------ DATA PROVIDED ------

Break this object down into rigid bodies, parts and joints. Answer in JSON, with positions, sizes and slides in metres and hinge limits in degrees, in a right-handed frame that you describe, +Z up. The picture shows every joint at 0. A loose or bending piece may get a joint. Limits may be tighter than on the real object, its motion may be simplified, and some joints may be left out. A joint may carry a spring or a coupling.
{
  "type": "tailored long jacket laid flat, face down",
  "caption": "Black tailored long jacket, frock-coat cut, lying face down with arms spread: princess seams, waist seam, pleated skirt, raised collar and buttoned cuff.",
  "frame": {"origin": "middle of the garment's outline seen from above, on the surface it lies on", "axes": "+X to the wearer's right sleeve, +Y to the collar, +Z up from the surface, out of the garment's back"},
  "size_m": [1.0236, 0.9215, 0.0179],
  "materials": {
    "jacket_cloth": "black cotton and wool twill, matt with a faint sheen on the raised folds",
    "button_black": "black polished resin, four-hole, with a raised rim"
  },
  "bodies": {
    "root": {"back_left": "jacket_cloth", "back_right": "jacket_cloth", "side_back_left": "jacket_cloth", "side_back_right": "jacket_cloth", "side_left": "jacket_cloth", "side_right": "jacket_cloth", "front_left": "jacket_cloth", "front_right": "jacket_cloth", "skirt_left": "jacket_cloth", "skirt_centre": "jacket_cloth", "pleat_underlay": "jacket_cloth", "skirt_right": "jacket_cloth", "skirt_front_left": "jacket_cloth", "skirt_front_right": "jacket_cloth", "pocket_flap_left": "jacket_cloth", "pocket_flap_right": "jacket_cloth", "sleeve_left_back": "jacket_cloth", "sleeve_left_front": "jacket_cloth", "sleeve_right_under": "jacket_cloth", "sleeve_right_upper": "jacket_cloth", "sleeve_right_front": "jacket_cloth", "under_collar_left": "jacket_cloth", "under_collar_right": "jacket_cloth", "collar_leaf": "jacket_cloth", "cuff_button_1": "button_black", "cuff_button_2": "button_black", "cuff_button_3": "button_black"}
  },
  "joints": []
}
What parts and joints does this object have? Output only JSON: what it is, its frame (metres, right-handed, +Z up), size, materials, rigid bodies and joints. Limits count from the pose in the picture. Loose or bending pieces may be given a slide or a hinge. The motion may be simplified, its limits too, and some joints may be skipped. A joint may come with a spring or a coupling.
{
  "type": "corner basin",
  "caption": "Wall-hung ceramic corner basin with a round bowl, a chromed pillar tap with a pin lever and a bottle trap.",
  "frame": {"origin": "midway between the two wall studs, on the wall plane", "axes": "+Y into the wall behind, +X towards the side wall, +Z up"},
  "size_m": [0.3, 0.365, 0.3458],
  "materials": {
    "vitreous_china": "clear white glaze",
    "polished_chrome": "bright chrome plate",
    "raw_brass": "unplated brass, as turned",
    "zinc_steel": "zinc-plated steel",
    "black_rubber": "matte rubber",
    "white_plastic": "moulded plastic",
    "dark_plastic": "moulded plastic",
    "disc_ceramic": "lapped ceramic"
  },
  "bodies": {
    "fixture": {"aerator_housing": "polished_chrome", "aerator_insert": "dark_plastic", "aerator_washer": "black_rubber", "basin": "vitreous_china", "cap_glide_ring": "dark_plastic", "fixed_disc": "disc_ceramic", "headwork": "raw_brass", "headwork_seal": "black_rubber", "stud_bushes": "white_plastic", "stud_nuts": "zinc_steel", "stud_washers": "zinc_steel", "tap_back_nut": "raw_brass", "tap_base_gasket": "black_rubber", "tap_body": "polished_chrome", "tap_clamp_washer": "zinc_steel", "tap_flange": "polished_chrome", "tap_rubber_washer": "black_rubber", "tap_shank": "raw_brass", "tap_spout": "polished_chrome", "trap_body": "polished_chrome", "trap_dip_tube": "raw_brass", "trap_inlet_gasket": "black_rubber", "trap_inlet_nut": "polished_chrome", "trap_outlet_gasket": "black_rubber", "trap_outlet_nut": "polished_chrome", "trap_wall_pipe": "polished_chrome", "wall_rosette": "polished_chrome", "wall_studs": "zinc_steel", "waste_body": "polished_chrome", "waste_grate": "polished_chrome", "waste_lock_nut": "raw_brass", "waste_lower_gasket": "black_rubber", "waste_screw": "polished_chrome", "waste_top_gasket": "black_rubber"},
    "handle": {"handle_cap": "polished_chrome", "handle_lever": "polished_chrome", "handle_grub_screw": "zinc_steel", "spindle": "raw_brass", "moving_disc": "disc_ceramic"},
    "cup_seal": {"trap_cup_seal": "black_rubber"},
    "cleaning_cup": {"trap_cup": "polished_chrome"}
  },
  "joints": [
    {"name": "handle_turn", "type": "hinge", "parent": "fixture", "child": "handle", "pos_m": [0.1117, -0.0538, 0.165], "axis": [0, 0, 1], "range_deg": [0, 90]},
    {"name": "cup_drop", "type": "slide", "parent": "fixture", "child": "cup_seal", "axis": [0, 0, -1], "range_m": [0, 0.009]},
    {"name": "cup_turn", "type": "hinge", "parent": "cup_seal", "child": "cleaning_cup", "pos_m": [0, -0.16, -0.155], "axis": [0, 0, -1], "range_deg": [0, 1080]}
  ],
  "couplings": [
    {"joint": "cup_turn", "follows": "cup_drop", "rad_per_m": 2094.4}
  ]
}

------

» WHAT TO WORK ON: Return the material exactly as it stands.

» TASK ANSWER:
Break this object down into rigid bodies, parts and joints. Answer in JSON, with positions, sizes and slides in metres and hinge limits in degrees, in a right-handed frame that you describe, +Z up. The picture shows every joint at 0. A loose or bending piece may get a joint. Limits may be tighter than on the real object, its motion may be simplified, and some joints may be left out. A joint may carry a spring or a coupling.
{
  "type": "tailored long jacket laid flat, face down",
  "caption": "Black tailored long jacket, frock-coat cut, lying face down with arms spread: princess seams, waist seam, pleated skirt, raised collar and buttoned cuff.",
  "frame": {"origin": "middle of the garment's outline seen from above, on the surface it lies on", "axes": "+X to the wearer's right sleeve, +Y to the collar, +Z up from the surface, out of the garment's back"},
  "size_m": [1.0236, 0.9215, 0.0179],
  "materials": {
    "jacket_cloth": "black cotton and wool twill, matt with a faint sheen on the raised folds",
    "button_black": "black polished resin, four-hole, with a raised rim"
  },
  "bodies": {
    "root": {"back_left": "jacket_cloth", "back_right": "jacket_cloth", "side_back_left": "jacket_cloth", "side_back_right": "jacket_cloth", "side_left": "jacket_cloth", "side_right": "jacket_cloth", "front_left": "jacket_cloth", "front_right": "jacket_cloth", "skirt_left": "jacket_cloth", "skirt_centre": "jacket_cloth", "pleat_underlay": "jacket_cloth", "skirt_right": "jacket_cloth", "skirt_front_left": "jacket_cloth", "skirt_front_right": "jacket_cloth", "pocket_flap_left": "jacket_cloth", "pocket_flap_right": "jacket_cloth", "sleeve_left_back": "jacket_cloth", "sleeve_left_front": "jacket_cloth", "sleeve_right_under": "jacket_cloth", "sleeve_right_upper": "jacket_cloth", "sleeve_right_front": "jacket_cloth", "under_collar_left": "jacket_cloth", "under_collar_right": "jacket_cloth", "collar_leaf": "jacket_cloth", "cuff_button_1": "button_black", "cuff_button_2": "button_black", "cuff_button_3": "button_black"}
  },
  "joints": []
}
What parts and joints does this object have? Output only JSON: what it is, its frame (metres, right-handed, +Z up), size, materials, rigid bodies and joints. Limits count from the pose in the picture. Loose or bending pieces may be given a slide or a hinge. The motion may be simplified, its limits too, and some joints may be skipped. A joint may come with a spring or a coupling.
{
  "type": "corner basin",
  "caption": "Wall-hung ceramic corner basin with a round bowl, a chromed pillar tap with a pin lever and a bottle trap.",
  "frame": {"origin": "midway between the two wall studs, on the wall plane", "axes": "+Y into the wall behind, +X towards the side wall, +Z up"},
  "size_m": [0.3, 0.365, 0.3458],
  "materials": {
    "vitreous_china": "clear white glaze",
    "polished_chrome": "bright chrome plate",
    "raw_brass": "unplated brass, as turned",
    "zinc_steel": "zinc-plated steel",
    "black_rubber": "matte rubber",
    "white_plastic": "moulded plastic",
    "dark_plastic": "moulded plastic",
    "disc_ceramic": "lapped ceramic"
  },
  "bodies": {
    "fixture": {"aerator_housing": "polished_chrome", "aerator_insert": "dark_plastic", "aerator_washer": "black_rubber", "basin": "vitreous_china", "cap_glide_ring": "dark_plastic", "fixed_disc": "disc_ceramic", "headwork": "raw_brass", "headwork_seal": "black_rubber", "stud_bushes": "white_plastic", "stud_nuts": "zinc_steel", "stud_washers": "zinc_steel", "tap_back_nut": "raw_brass", "tap_base_gasket": "black_rubber", "tap_body": "polished_chrome", "tap_clamp_washer": "zinc_steel", "tap_flange": "polished_chrome", "tap_rubber_washer": "black_rubber", "tap_shank": "raw_brass", "tap_spout": "polished_chrome", "trap_body": "polished_chrome", "trap_dip_tube": "raw_brass", "trap_inlet_gasket": "black_rubber", "trap_inlet_nut": "polished_chrome", "trap_outlet_gasket": "black_rubber", "trap_outlet_nut": "polished_chrome", "trap_wall_pipe": "polished_chrome", "wall_rosette": "polished_chrome", "wall_studs": "zinc_steel", "waste_body": "polished_chrome", "waste_grate": "polished_chrome", "waste_lock_nut": "raw_brass", "waste_lower_gasket": "black_rubber", "waste_screw": "polished_chrome", "waste_top_gasket": "black_rubber"},
    "handle": {"handle_cap": "polished_chrome", "handle_lever": "polished_chrome", "handle_grub_screw": "zinc_steel", "spindle": "raw_brass", "moving_disc": "disc_ceramic"},
    "cup_seal": {"trap_cup_seal": "black_rubber"},
    "cleaning_cup": {"trap_cup": "polished_chrome"}
  },
  "joints": [
    {"name": "handle_turn", "type": "hinge", "parent": "fixture", "child": "handle", "pos_m": [0.1117, -0.0538, 0.165], "axis": [0, 0, 1], "range_deg": [0, 90]},
    {"name": "cup_drop", "type": "slide", "parent": "fixture", "child": "cup_seal", "axis": [0, 0, -1], "range_m": [0, 0.009]},
    {"name": "cup_turn", "type": "hinge", "parent": "cup_seal", "child": "cleaning_cup", "pos_m": [0, -0.16, -0.155], "axis": [0, 0, -1], "range_deg": [0, 1080]}
  ],
  "couplings": [
    {"joint": "cup_turn", "follows": "cup_drop", "rad_per_m": 2094.4}
  ]
}